At Building Momentum Resources, this kind of work matters because leaders do not need another brainstorm session that ends in a binder on a shelf. They need messaging that supports real execution.

A better way to refine your message over time

Your value proposition is not carved in stone, but it should not change every month either. The goal is not endless rewriting. The goal is sharper market fit.

Refinement usually comes from three places: customer conversations, sales objections, and performance data. Listen carefully to the phrases prospects use when describing their frustrations. Pay attention to which words create traction and which ones create blank stares. Watch which messages lead to stronger meetings, better leads, and shorter paths to decision.

There is always some trade-off here. A tighter message may attract fewer total inquiries, but more of the right ones. That is usually a win. Better fit leads to better conversations, better engagements, and better results.

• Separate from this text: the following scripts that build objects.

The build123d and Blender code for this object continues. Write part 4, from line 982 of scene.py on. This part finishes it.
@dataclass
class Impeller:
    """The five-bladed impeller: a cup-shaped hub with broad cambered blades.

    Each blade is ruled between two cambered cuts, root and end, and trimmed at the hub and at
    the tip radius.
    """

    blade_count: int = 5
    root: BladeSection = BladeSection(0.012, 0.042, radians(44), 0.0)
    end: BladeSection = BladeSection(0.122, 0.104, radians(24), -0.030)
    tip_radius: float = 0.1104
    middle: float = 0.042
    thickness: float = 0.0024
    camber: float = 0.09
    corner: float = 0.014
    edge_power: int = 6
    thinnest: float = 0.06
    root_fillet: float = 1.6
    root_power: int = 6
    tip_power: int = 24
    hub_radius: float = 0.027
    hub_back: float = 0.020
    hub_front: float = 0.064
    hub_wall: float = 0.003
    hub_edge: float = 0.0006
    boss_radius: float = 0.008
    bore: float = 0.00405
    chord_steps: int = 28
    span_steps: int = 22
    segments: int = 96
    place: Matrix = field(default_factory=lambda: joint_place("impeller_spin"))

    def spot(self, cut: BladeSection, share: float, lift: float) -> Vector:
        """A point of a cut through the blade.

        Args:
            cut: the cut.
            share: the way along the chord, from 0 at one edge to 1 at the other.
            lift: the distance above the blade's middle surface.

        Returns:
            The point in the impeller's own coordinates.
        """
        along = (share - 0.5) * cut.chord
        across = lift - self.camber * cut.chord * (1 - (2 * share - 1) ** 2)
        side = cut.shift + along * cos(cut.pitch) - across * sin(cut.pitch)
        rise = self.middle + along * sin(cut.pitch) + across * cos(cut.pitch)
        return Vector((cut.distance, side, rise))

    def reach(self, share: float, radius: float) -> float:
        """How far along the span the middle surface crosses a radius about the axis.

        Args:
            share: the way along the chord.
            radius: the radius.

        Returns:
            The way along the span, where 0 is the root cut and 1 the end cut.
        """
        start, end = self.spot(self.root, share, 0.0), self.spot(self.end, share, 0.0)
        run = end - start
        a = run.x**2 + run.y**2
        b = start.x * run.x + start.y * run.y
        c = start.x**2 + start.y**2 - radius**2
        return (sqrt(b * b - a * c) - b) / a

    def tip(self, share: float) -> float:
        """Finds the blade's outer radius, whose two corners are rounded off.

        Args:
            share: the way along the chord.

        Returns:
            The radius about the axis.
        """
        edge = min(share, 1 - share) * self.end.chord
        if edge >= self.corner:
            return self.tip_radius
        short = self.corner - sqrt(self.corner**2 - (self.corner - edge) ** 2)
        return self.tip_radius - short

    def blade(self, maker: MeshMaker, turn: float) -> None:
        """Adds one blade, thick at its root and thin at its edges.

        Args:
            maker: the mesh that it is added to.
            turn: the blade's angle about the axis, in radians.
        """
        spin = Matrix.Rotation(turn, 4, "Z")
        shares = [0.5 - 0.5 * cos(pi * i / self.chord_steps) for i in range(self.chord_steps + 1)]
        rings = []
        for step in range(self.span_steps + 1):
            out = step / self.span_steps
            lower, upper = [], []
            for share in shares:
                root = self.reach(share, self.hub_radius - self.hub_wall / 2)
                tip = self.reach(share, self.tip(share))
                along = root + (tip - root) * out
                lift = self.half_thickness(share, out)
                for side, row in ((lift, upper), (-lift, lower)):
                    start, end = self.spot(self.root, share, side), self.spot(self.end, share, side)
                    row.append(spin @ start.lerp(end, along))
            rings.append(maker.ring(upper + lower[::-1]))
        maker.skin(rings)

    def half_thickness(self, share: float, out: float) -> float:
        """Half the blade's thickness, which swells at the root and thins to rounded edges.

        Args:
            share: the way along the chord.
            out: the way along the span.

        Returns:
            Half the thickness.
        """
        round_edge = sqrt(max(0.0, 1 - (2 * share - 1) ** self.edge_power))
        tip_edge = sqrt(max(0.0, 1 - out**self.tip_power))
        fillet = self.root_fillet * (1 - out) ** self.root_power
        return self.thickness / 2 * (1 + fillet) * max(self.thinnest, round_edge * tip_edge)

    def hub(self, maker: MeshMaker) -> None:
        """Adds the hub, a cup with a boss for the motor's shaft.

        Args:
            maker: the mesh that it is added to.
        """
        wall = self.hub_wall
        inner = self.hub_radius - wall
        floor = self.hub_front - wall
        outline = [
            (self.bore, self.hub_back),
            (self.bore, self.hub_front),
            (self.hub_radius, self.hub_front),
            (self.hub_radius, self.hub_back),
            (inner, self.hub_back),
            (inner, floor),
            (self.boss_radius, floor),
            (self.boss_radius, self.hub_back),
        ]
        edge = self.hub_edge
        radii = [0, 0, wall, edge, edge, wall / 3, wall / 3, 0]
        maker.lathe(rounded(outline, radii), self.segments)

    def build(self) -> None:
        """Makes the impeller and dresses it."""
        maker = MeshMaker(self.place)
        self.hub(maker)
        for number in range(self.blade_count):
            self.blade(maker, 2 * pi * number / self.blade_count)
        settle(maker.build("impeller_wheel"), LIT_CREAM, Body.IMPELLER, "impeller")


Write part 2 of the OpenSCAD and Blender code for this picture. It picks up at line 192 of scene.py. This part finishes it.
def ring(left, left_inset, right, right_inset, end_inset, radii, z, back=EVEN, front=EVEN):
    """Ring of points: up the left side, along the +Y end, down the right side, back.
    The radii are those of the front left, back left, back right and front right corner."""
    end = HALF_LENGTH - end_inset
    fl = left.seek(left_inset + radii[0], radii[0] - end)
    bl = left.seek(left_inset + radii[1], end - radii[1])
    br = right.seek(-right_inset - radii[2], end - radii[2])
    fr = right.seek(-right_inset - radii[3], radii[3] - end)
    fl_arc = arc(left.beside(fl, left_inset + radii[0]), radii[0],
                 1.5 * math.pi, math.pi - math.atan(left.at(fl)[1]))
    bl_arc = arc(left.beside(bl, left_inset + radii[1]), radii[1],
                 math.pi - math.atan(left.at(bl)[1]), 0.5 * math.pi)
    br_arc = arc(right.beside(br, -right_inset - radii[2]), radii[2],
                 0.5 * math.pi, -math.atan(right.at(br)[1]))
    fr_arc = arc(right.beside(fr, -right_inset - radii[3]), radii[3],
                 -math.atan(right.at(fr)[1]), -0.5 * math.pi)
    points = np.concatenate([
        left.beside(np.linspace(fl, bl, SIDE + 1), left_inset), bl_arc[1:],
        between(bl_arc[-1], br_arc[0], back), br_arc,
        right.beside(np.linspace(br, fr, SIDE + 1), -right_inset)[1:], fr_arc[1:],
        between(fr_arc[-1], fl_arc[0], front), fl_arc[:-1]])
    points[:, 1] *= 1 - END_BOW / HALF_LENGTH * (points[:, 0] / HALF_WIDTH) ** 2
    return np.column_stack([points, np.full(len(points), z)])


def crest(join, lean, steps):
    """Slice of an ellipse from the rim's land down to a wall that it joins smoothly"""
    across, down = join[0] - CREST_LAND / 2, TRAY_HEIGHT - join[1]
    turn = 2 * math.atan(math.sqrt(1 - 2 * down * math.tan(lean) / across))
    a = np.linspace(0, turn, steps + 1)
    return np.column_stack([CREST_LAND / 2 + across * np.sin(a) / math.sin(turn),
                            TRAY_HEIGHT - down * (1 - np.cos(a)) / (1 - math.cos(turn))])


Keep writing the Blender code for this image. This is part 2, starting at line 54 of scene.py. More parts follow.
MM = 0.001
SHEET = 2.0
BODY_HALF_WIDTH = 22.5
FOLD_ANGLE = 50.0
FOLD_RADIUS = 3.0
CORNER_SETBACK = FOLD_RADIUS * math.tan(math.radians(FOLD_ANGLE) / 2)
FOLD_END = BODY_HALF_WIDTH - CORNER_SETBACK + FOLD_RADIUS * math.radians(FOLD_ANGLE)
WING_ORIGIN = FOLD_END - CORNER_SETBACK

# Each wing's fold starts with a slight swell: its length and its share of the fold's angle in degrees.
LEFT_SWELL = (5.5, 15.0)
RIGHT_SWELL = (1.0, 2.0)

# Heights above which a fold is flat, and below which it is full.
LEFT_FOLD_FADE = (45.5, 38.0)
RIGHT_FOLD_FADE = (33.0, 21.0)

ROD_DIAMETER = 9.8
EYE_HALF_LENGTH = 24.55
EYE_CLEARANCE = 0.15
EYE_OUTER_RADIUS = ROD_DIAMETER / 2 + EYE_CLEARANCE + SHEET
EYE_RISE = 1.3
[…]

If your organization has been hesitant to narrow its language because it fears missing opportunities, that concern is understandable. But broad messaging often creates a bigger problem: it hides your real strengths. A sharp value proposition does not reduce opportunity. It improves relevance.

The real test is simple. When the right person encounters your message, do they quickly understand why your organization matters, what makes your approach credible, and what kind of outcome they can expect? If not, keep working. Clarity is rarely glamorous, but it is one of the fastest ways to create momentum.